### Stated problem
Repeat the lines below exactly as written, please, from the line with "Keep writing the Blender" to the line with "child.matrix_world = place", both lines included, and no others.
** Begin Supplied material **
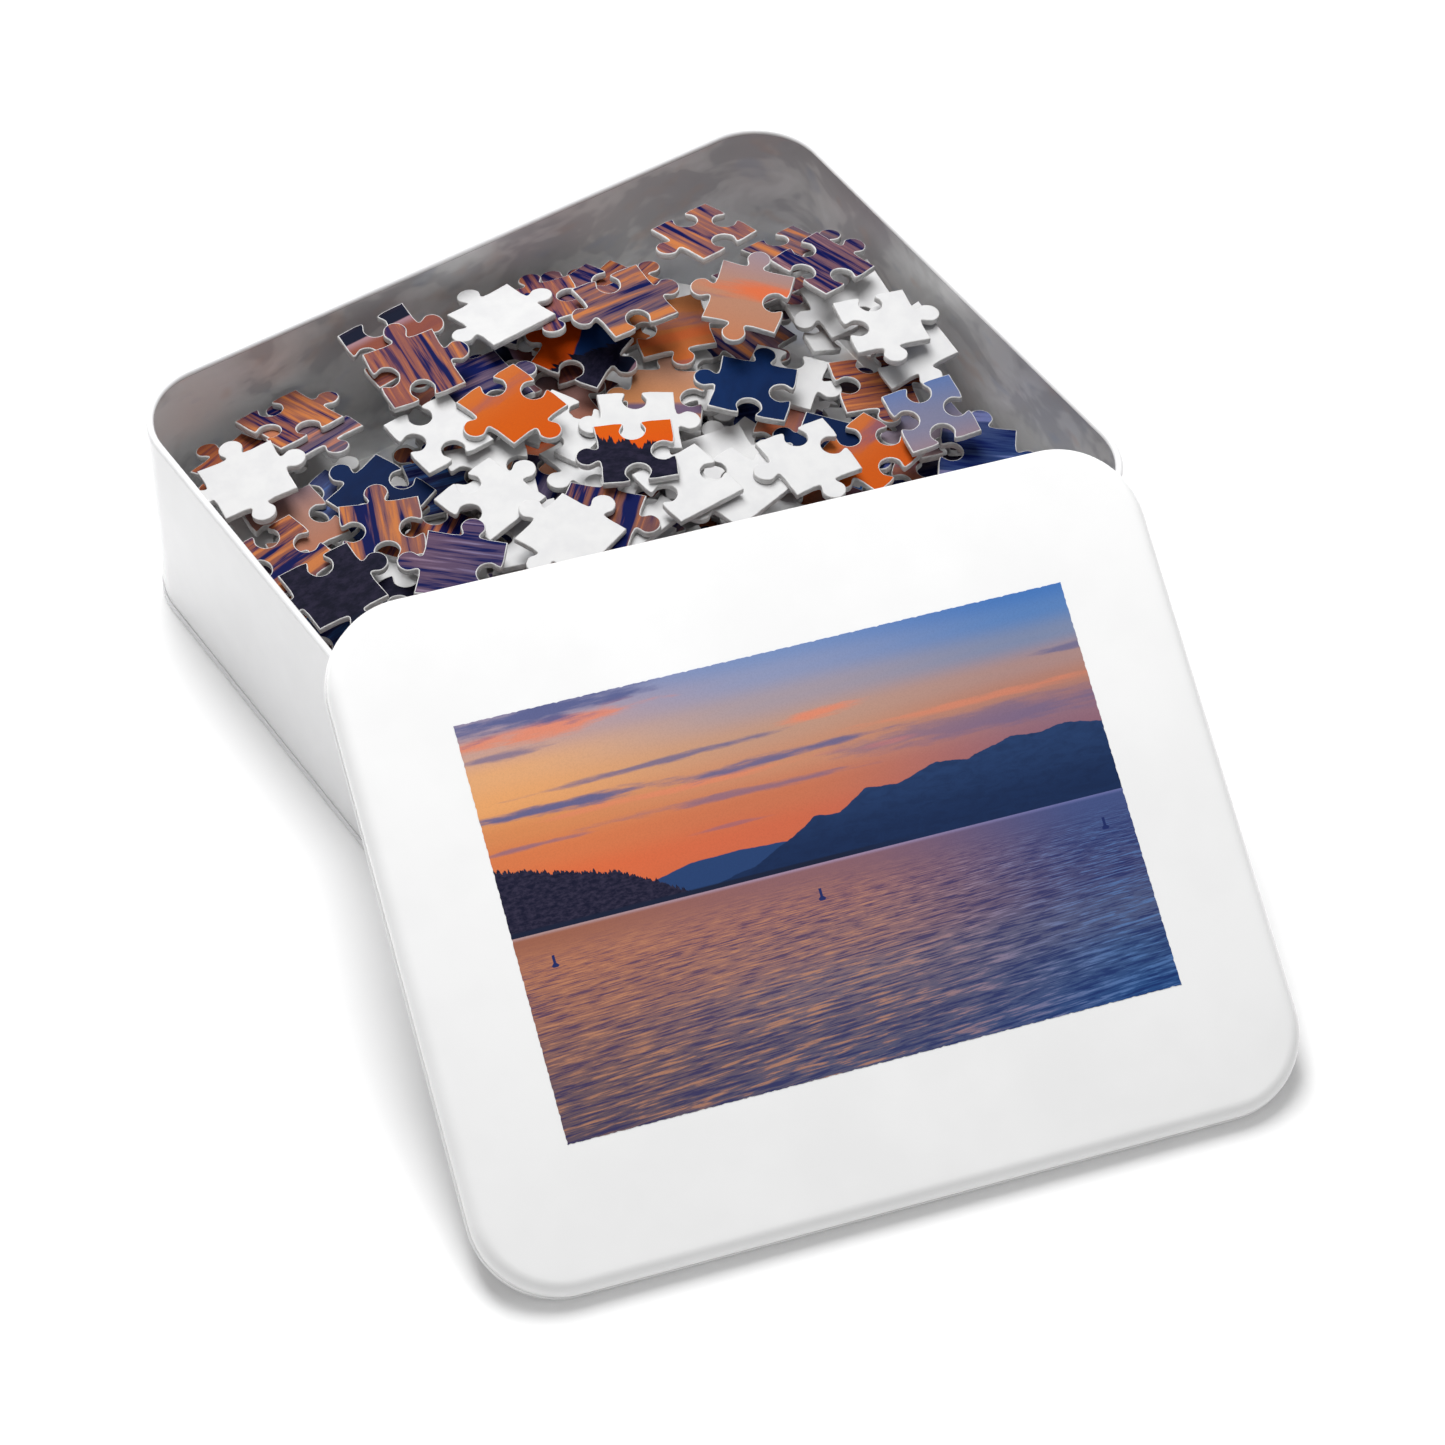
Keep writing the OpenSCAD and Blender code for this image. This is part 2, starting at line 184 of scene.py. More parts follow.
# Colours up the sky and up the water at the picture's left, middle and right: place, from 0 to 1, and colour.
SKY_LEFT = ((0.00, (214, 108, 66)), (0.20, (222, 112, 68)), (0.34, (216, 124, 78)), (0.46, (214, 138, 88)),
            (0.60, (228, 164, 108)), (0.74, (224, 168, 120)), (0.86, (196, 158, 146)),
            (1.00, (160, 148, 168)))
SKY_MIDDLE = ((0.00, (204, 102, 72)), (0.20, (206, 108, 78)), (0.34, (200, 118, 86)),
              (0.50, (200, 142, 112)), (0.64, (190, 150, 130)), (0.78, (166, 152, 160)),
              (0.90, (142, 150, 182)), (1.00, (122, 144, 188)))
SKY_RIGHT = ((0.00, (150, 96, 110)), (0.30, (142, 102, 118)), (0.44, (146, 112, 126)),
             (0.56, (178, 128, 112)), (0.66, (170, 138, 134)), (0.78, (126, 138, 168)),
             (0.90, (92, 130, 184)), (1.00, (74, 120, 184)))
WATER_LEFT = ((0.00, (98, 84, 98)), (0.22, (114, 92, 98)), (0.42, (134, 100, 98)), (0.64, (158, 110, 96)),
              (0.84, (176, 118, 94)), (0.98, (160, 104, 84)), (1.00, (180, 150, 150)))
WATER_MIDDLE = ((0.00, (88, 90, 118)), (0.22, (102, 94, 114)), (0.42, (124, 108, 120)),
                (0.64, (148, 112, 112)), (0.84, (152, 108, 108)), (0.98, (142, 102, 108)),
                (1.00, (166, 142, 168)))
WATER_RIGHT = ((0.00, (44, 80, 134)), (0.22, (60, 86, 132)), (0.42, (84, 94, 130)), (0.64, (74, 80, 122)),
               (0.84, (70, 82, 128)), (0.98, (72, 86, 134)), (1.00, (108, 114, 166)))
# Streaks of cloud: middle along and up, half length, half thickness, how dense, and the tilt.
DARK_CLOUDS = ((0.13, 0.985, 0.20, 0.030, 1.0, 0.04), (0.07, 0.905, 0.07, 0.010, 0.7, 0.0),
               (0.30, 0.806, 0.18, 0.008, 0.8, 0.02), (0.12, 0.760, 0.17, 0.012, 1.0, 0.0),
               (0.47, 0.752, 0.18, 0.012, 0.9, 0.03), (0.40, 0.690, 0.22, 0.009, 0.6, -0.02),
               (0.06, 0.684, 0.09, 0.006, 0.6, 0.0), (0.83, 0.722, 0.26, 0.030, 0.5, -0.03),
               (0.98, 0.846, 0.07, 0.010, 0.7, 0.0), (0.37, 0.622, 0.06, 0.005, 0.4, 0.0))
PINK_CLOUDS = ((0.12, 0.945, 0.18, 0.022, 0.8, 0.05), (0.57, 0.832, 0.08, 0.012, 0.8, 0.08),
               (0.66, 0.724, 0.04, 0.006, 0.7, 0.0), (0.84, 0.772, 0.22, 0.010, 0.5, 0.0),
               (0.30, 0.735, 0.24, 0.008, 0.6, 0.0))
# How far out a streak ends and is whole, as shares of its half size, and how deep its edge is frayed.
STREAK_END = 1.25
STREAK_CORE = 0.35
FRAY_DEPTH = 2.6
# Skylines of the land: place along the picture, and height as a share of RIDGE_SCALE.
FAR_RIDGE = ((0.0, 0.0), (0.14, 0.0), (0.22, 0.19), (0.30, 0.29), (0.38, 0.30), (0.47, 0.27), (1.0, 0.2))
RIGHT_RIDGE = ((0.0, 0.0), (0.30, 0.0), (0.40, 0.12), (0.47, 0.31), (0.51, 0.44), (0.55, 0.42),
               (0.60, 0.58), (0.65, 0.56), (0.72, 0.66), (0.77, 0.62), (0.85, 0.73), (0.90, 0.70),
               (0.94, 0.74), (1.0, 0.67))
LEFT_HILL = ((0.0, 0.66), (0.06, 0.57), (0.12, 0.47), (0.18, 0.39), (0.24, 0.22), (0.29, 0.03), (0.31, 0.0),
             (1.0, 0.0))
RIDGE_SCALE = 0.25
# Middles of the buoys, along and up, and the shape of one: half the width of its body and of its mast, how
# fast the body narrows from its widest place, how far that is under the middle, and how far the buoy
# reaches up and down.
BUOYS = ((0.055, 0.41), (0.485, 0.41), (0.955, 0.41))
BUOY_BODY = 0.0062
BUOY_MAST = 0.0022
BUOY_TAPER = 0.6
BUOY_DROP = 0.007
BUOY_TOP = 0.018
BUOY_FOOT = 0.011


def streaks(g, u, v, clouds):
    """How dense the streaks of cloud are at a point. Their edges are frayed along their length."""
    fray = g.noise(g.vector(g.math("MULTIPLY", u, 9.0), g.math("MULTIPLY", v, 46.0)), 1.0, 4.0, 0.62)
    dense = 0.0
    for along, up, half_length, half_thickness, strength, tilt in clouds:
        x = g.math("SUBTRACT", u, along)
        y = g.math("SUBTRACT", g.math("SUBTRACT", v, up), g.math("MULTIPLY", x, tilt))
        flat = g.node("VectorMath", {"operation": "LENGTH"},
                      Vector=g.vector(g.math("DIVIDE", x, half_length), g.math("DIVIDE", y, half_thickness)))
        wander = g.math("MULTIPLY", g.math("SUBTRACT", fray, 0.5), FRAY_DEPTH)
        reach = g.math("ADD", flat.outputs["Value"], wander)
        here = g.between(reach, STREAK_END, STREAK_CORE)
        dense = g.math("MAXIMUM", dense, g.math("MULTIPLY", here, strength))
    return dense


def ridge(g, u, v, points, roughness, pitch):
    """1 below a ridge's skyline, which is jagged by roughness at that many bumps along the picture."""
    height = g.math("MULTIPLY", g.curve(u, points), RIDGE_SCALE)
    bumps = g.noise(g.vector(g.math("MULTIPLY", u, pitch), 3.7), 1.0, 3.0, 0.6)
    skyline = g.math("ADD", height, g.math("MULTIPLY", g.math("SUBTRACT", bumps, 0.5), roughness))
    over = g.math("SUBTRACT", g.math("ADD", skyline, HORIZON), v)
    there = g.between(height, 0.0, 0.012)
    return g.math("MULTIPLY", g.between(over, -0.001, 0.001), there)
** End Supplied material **
** Begin Supplied material **
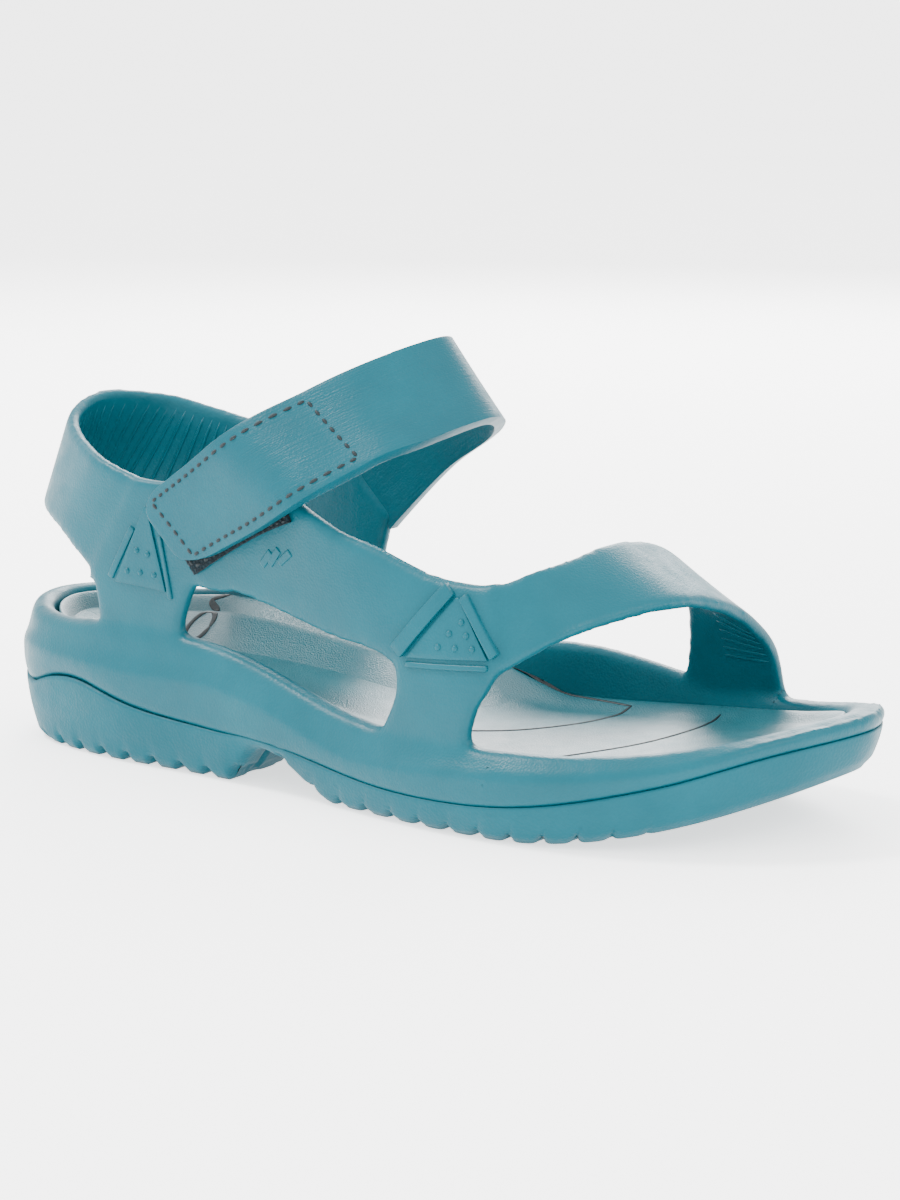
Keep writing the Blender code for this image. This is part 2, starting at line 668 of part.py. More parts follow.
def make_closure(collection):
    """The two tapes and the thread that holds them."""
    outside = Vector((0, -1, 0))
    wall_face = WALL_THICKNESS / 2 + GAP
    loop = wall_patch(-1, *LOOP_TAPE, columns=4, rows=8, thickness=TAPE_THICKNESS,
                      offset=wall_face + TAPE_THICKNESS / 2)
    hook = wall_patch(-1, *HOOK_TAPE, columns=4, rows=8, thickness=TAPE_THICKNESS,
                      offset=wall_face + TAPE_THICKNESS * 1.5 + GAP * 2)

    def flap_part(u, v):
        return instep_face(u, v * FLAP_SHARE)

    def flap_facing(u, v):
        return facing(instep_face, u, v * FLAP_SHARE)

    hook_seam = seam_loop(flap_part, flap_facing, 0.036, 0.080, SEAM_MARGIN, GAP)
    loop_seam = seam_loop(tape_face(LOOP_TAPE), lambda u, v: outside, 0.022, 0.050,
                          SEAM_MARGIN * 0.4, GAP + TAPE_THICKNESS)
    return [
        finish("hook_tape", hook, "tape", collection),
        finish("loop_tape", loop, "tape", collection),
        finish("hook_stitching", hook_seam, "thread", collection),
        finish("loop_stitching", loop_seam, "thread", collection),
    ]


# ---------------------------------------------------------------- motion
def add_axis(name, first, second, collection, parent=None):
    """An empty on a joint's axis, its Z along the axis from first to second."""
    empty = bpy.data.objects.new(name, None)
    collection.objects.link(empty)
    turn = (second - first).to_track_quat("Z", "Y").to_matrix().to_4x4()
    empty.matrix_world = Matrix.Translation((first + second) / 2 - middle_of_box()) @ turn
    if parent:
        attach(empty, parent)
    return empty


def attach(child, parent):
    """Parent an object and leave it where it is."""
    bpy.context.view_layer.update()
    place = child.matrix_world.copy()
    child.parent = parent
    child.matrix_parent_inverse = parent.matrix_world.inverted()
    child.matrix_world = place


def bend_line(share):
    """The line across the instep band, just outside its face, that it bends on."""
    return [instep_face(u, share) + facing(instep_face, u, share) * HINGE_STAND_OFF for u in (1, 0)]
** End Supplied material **
### Exercise result
Keep writing the Blender code for this image. This is part 2, starting at line 668 of part.py. More parts follow.
def make_closure(collection):
    """The two tapes and the thread that holds them."""
    outside = Vector((0, -1, 0))
    wall_face = WALL_THICKNESS / 2 + GAP
    loop = wall_patch(-1, *LOOP_TAPE, columns=4, rows=8, thickness=TAPE_THICKNESS,
                      offset=wall_face + TAPE_THICKNESS / 2)
    hook = wall_patch(-1, *HOOK_TAPE, columns=4, rows=8, thickness=TAPE_THICKNESS,
                      offset=wall_face + TAPE_THICKNESS * 1.5 + GAP * 2)

    def flap_part(u, v):
        return instep_face(u, v * FLAP_SHARE)

    def flap_facing(u, v):
        return facing(instep_face, u, v * FLAP_SHARE)

    hook_seam = seam_loop(flap_part, flap_facing, 0.036, 0.080, SEAM_MARGIN, GAP)
    loop_seam = seam_loop(tape_face(LOOP_TAPE), lambda u, v: outside, 0.022, 0.050,
                          SEAM_MARGIN * 0.4, GAP + TAPE_THICKNESS)
    return [
        finish("hook_tape", hook, "tape", collection),
        finish("loop_tape", loop, "tape", collection),
        finish("hook_stitching", hook_seam, "thread", collection),
        finish("loop_stitching", loop_seam, "thread", collection),
    ]


# ---------------------------------------------------------------- motion
def add_axis(name, first, second, collection, parent=None):
    """An empty on a joint's axis, its Z along the axis from first to second."""
    empty = bpy.data.objects.new(name, None)
    collection.objects.link(empty)
    turn = (second - first).to_track_quat("Z", "Y").to_matrix().to_4x4()
    empty.matrix_world = Matrix.Translation((first + second) / 2 - middle_of_box()) @ turn
    if parent:
        attach(empty, parent)
    return empty


def attach(child, parent):
    """Parent an object and leave it where it is."""
    bpy.context.view_layer.update()
    place = child.matrix_world.copy()
    child.parent = parent
    child.matrix_parent_inverse = parent.matrix_world.inverted()
    child.matrix_world = place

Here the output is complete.